What you will do
Transcribe only part of the material below: the lines from the one containing "cad_parts[node].hide_render = cad_parts[node].hide_viewport" through the one containing "imported = [obj", inclusive, exactly as written.

┌────────

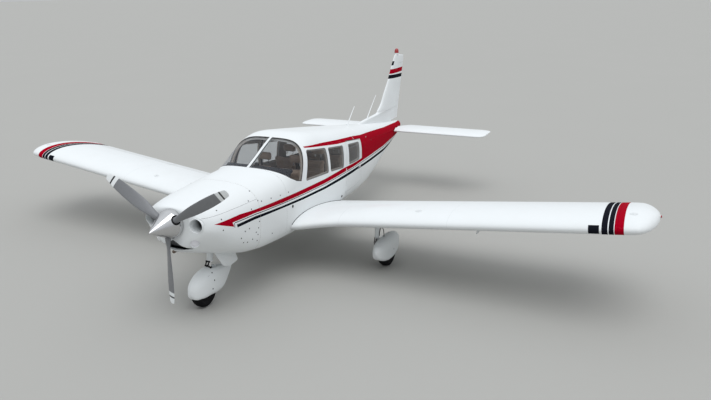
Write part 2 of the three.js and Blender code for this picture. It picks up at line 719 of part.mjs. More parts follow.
function buildFin() {
  const [[s1, z1], [s2, z2]] = FIN.hinge;
  const hingeAt = (z) => s1 + ((z - z1) * (s2 - s1)) / (z2 - z1);
  const hingeRodUp = (from, to, more) => {
    const [low, high] = FIN.noseRadius;
    return rod([hingeAt(from), 0, from], [hingeAt(to), 0, to], low + more, high + more);
  };
  const behind = (from, to) =>
    prism([[hingeAt(from), from], [LENGTH + WALL, from], [LENGTH + WALL, to], [hingeAt(to), to]]);
  const { rudderBottom, rudderTop, coveGap, skin, hollowFront, hollowTop } = FIN;
  const finRoot = FIN_SECTIONS[0][0];
  const capBottom = rudderTop + coveGap;
  const whole = loft(FIN_SECTIONS.map(finRing));
  const rudder = whole
    .intersect(behind(rudderBottom, rudderTop))
    .add(hingeRodUp(rudderBottom, rudderTop, 0).intersect(whole));
  piece("rudder", rudder, "paint", aircraft);

  const thinner = FIN_SECTIONS.map(([z, leading, trailing, thickness]) => [
    z,
    Math.max(leading + 3 * skin, hollowFront),
    trailing,
    thickness - 2 * skin,
    0,
  ]);
  const hollow = loft(thinner.filter(([z]) => z < hollowTop).map(finRing))
    .subtract(behind(finRoot - PAST, hollowTop + PAST))
    .subtract(hingeRodUp(finRoot - PAST, hollowTop + PAST, coveGap + skin));
  const { station, foot, base, radius, top, lampRadius, lampTop } = BEACON;
  const fin = whole
    .subtract(behind(finRoot - PAST, capBottom))
    .subtract(hingeRodUp(finRoot - PAST, capBottom, coveGap))
    .subtract(hollow)
    .add(rod([station, 0, base], [station, 0, top], foot, radius))
    .add(rod([station, 0, top - 1], [station, 0, lampTop], radius, lampRadius))
    .subtract(body(FIN_SECTIONS[0][1] - WALL, TAIL_END, -SEAM));
  piece("fin", fin, "paint", aircraft);
}

// Stabilator, one surface across the tail on a torque tube
function buildStabilator() {
  const { leadingEdge, chord, z, thickness, skin, pivot, tubeRadius, tubeHalfLength } = STABILATOR;
  const { tab, tabHinge, tabNoseRadius, tabGap } = STABILATOR;
  const ring = (inset) => ([y, aft, share, squeeze]) =>
    aerofoil(thickness * squeeze - (2 * inset) / chord, 0, 9).map(
      ([x, h]) =>
        new THREE.Vector3(
          MID - leadingEdge - aft - 2 * inset - x * (chord * share - 8 * inset),
          y,
          z + h * chord,
        ),
    );
  const half = loft(STABILATOR_SECTIONS.map(ring(0)));
  const hollow = loft(STABILATOR_SECTIONS.slice(0, 2).map(ring(skin)));
  const reach = 2 * chord;
  const [inner, outer] = tab;
  const tabBlock = (more) => block([tabHinge, inner - more, z - reach], [LENGTH, outer + more, z + reach]);
  const tabRod = (more) =>
    rod([tabHinge, inner - more, z], [tabHinge, outer + more, z], tabNoseRadius + more);
  const spar = block([tabHinge - 4 * skin, 0, z - reach], [LENGTH, outer + 4 * skin, z + reach]);
  const main = half
    .subtract(hollow.subtract(spar))
    .subtract(prismDown(STABILATOR_ROOT))
    .subtract(tabBlock(tabGap))
    .subtract(tabRod(tabGap));
  const tabBody = half.intersect(tabBlock(0)).add(tabRod(0));
  const tube = rod([pivot, -tubeHalfLength, z], [pivot, tubeHalfLength, z], tubeRadius);
  piece("stabilator", main.add(main.mirror([0, 1, 0])).add(tube), "paint", aircraft);
  piece("stabilator_tab_left", tabBody, "paint", aircraft);
  piece("stabilator_tab_right", tabBody.mirror([0, 1, 0]), "paint", aircraft);
}

// Landing gear
function fairing(table, axleStation, y) {
  return loft(
    table.map(([s, low, high, half]) => {
      const ring = [];
      for (let i = 0; i < FAIRING_RING; i++) {
        const angle = (2 * Math.PI * (i + 0.5)) / FAIRING_RING;
        const [across, up] = [Math.cos(angle), Math.sin(angle)];
        const power = 2 / (up > 0 ? FAIRING_EXPONENTS.above : FAIRING_EXPONENTS.below);
        ring.push(
          new THREE.Vector3(
            MID - axleStation - s,
            y + half * Math.sign(across) * Math.abs(across) ** power,
            (low + high) / 2 + ((high - low) / 2) * Math.sign(up) * Math.abs(up) ** power,
          ),
        );
      }
      return ring;
    }),
  );
}

function tyreProfile() {
  const half = TYRE_WIDTH / 2;
  const wall = 74;
  const bead = half * 0.72;
  const steps = 8;
  const points = [[RIM_RADIUS, -bead]];
  for (let i = 0; i <= steps; i++) {
    const angle = (0.86 * Math.PI * (i - steps / 2)) / steps;
    points.push([
      TYRE_RADIUS - wall + wall * Math.cos(angle) ** 0.8,
      half * Math.sign(angle) * Math.abs(Math.sin(angle)) ** 0.9,
    ]);
  }
  points.push([RIM_RADIUS, bead], [RIM_RADIUS, -bead]);
  return points;
}

const HUB_PROFILE = [[0, -52], [60, -52], [80, -40], [86, -56], [86, 56], [80, 40], [60, 52], [0, 52]];

function buildWheel(name, station, y) {
  const group = new THREE.Group();
  group.position.set(MID - station, y, TYRE_RADIUS);
  aircraft.add(group);
  const turned = (profile, sides) =>
    solid(new THREE.LatheGeometry(profile.map(([r, w]) => new THREE.Vector2(r, w)), sides));
  piece(`${name}_tyre`, turned(tyreProfile(), 32), "rubber", group);
  piece(`${name}_hub`, turned(HUB_PROFILE, 20), "paint", group);
}

// The room that a wheel turns in, with shoulders like its tyre's, open down to the ground.
function wheelRoom(station, y) {
  const radius = TYRE_RADIUS + WHEEL_GAP;
  const half = TYRE_WIDTH / 2 + WHEEL_GAP;
  const outline = ROOM_PROFILE.map(([across, out]) => new THREE.Vector2(out * radius, across * half));
  const round = solid(new THREE.LatheGeometry(outline, 32)).translate([MID - station, y, TYRE_RADIUS]);
  const below = block([station - radius, y - half, 0], [station + radius, y + half, TYRE_RADIUS]);
  return round.add(below);
}

// The nose fork below its strut: a tapered crown with an arm on each side of the tyre.
function forkYoke(margin) {
  const { half, plate, halfWidth, crown, rear, rearHalf } = FORK;
  const outer = half + plate + margin;
  const front = NOSE_WHEEL - halfWidth - margin;
  const back = NOSE_WHEEL + halfWidth + margin;
  const crownPlan = [
    [front, outer],
    [back, outer],
    [rear + margin, rearHalf + margin],
    [rear + margin, -rearHalf - margin],
    [back, -outer],
    [front, -outer],
  ];
  const layer = block([0, -FAR_Y, crown[0] - margin], [LENGTH, FAR_Y, crown[1] + margin]);
  const low = TYRE_RADIUS - halfWidth - margin;
  return SIDES.reduce(
    (yoke, [side]) =>
      yoke.add(
        block([front, side * (half - plate - margin), low], [back, side * outer, crown[0] + plate]),
      ),
    prismDown(crownPlan).intersect(layer),
  );
}

function buildNoseGear() {
  const [housingTop, housingLow] = NOSE_STRUT.housing;
  const [pistonTop, pistonLow] = NOSE_STRUT.piston;
  const bore = rod(strutAt(pistonTop + PAST), strutAt(housingLow - WALL), 25);
  const housing = rod(strutAt(housingTop), strutAt(housingLow), 48, 40);
  piece("nose_leg", housing.subtract(bore), "paint", aircraft);

  const roomGap = 2;
  const forkRoom = forkYoke(roomGap);
  piece("nose_fork", forkYoke(0).add(rod(strutAt(pistonTop), strutAt(pistonLow), 24)), "metal", aircraft);
  const shell = fairing(NOSE_FAIRING, NOSE_WHEEL, 0)
    .subtract(wheelRoom(NOSE_WHEEL, 0))
    .subtract(forkRoom)
    .subtract(block(STRUT_ROOM.from, STRUT_ROOM.to));
  piece("nose_fairing", shell, "paint", aircraft);
  buildWheel("nose", NOSE_WHEEL, 0);
}

// The left main gear. The right one is its mirror image.
function buildMainGear() {
  const { station, y, topZ, housingZ, lowZ, radius } = MAIN_STRUT;
  const axleZ = TYRE_RADIUS;
  const wing = loft(WING_SECTIONS.map(wingRing))
    .rotate([WING.dihedralDegrees, 0, 0])
    .translate([0, 0, WING.rootZ - SEAM]);
  const leg = rod([station, y, topZ], [station, y, housingZ], radius, radius - 6, 24)
    .add(rod([station, y, housingZ + PAST], [station, y, lowZ], 26))
    .add(block([station - 30, y - 30, axleZ - 40], [station + 30, y + 30, lowZ + 20]))
    .add(block([station - 30, y - 14, axleZ - 24], [MAIN_WHEEL + 30, y + 14, axleZ + 24]))
    .add(rod([MAIN_WHEEL, y, axleZ], [MAIN_WHEEL, HALF_TRACK - 54, axleZ], 18))
    .subtract(wing);
  const legRoom = block([station - 52, y - 60, axleZ - 72], [MAIN_WHEEL + 34, y + 44, 2 * housingZ]);
  const shell = fairing(MAIN_FAIRING, MAIN_WHEEL, HALF_TRACK)
    .subtract(wheelRoom(MAIN_WHEEL, HALF_TRACK))
    .subtract(legRoom);
  for (const [side, name] of SIDES) {
    const turn = (shape) => (side > 0 ? shape : shape.mirror([0, 1, 0]));
    piece(`main_leg_${name}`, turn(leg), "paint", aircraft);
    piece(`main_fairing_${name}`, turn(shell), "paint", aircraft);
    buildWheel(`main_${name}`, MAIN_WHEEL, side * HALF_TRACK);
  }
}

// Propeller and spinner
function blade() {
  return loft(
    BLADE.map(([radius, chord, thickness, pitch]) => {
      const ring = [];
      const angle = THREE.MathUtils.degToRad(pitch);
      for (let i = 0; i < BLADE_RING; i++) {
        const turn = (2 * Math.PI * i) / BLADE_RING;
        const along = (chord / 2) * Math.cos(turn);
        const across = (thickness / 2) * Math.sin(turn);
        ring.push(
          new THREE.Vector3(
            along * Math.sin(angle) + across * Math.cos(angle),
            -along * Math.cos(angle) + across * Math.sin(angle),
            radius,
          ),
        );
      }
      return ring;
    }),
  );
}

function buildPropeller() {
  const { station, blades, hubRadius, hubLength, shankRoom } = PROPELLER;
  const group = new THREE.Group();
  group.position.set(MID - station, 0, THRUST_Z);
  aircraft.add(group);
  const axle = (radius, half) => rod([MID - half, 0, 0], [MID + half, 0, 0], radius);
  const shank = rod([MID, 0, hubRadius - 34], [MID, 0, 220], shankRoom, shankRoom, 20);
  let turning = axle(hubRadius, hubLength / 2);
  let room = axle(hubRadius + 2, hubLength / 2 + 2);
  for (let i = 0; i < blades; i++) {
    const turn = 180 + (360 / blades) * i;
    turning = turning.add(blade().rotate([turn, 0, 0]));
    room = room.add(shank.rotate([turn, 0, 0]));
  }
  piece("propeller", turning, "blade", group);

  const { base, radius, straight, exponent, steps, sides } = SPINNER;
  const rear = station - base;
  const profile = [[0, rear], [radius, rear], [radius, rear + straight]];
  for (let i = 1; i <= steps; i++) {
    const t = i / steps;
    profile.push([radius * (1 - t) ** exponent, rear + straight + t * (base - straight)]);
  }
  const cone = new THREE.LatheGeometry(profile.map(([r, x]) => new THREE.Vector2(r, x)), sides);
  cone.rotateZ(-Math.PI / 2);
  piece("spinner", solid(cone).subtract(room), "polished", group);
}

function buildSmallParts() {
  piece("exhaust_pipe", rod(EXHAUST.from, EXHAUST.to, EXHAUST.radius), "iron", aircraft);
  const { y, thickness, outline } = OUTLET_PLATE;
  const plate = prism(outline, y, y + thickness).subtract(body(COWL_FRONT, NOSE_REAR, -SEAM));
  piece("outlet_baffle", plate, "paint", aircraft);
}

buildCowl();
buildNose();
buildCabin();
SEATS.forEach(buildSeat);
buildTailCone();
for (const [side, name] of SIDES) buildWing(side, name);
buildFin();
buildStabilator();
buildNoseGear();
buildMainGear();
buildPropeller();
buildSmallParts();

export default aircraft;
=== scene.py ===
"""The looks of a six-seat, low-wing light aircraft, built around its packed CAD frame.

Places along the aircraft are stations, in millimetres behind the spinner's tip. Places across it
are in millimetres to the left, and heights are in millimetres above the ground.
"""
import math
from functools import cache, reduce
from operator import or_

import bpy
from mathutils import Matrix, Vector


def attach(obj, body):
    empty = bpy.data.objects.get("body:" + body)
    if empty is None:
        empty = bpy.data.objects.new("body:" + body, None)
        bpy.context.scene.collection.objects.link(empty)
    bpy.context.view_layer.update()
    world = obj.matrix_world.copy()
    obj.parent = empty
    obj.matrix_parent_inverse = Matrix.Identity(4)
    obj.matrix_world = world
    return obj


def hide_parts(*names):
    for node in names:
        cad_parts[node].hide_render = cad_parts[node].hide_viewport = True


bl_info = {
    "name": "Light Aircraft",
    "version": (1, 0, 0),
    "blender": (4, 5, 0),
    "location": "3D View > Sidebar > Aircraft",
    "description": "Builds the shell, cabin, wings, tail, landing gear and propeller of a light aircraft",
    "category": "Object",
}

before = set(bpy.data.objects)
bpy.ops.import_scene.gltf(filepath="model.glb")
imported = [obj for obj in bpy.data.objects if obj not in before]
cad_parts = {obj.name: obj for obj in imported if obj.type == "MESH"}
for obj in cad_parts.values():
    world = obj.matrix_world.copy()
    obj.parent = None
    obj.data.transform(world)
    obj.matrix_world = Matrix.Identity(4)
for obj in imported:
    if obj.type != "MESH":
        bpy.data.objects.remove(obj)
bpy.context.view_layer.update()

MM = 0.001
# Station of the frame's origin
MID = 4250
SIDES = ((1, "left"), (-1, "right"))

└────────

Answer to the problem
        cad_parts[node].hide_render = cad_parts[node].hide_viewport = True


bl_info = {
    "name": "Light Aircraft",
    "version": (1, 0, 0),
    "blender": (4, 5, 0),
    "location": "3D View > Sidebar > Aircraft",
    "description": "Builds the shell, cabin, wings, tail, landing gear and propeller of a light aircraft",
    "category": "Object",
}

before = set(bpy.data.objects)
bpy.ops.import_scene.gltf(filepath="model.glb")
imported = [obj for obj in bpy.data.objects if obj not in before]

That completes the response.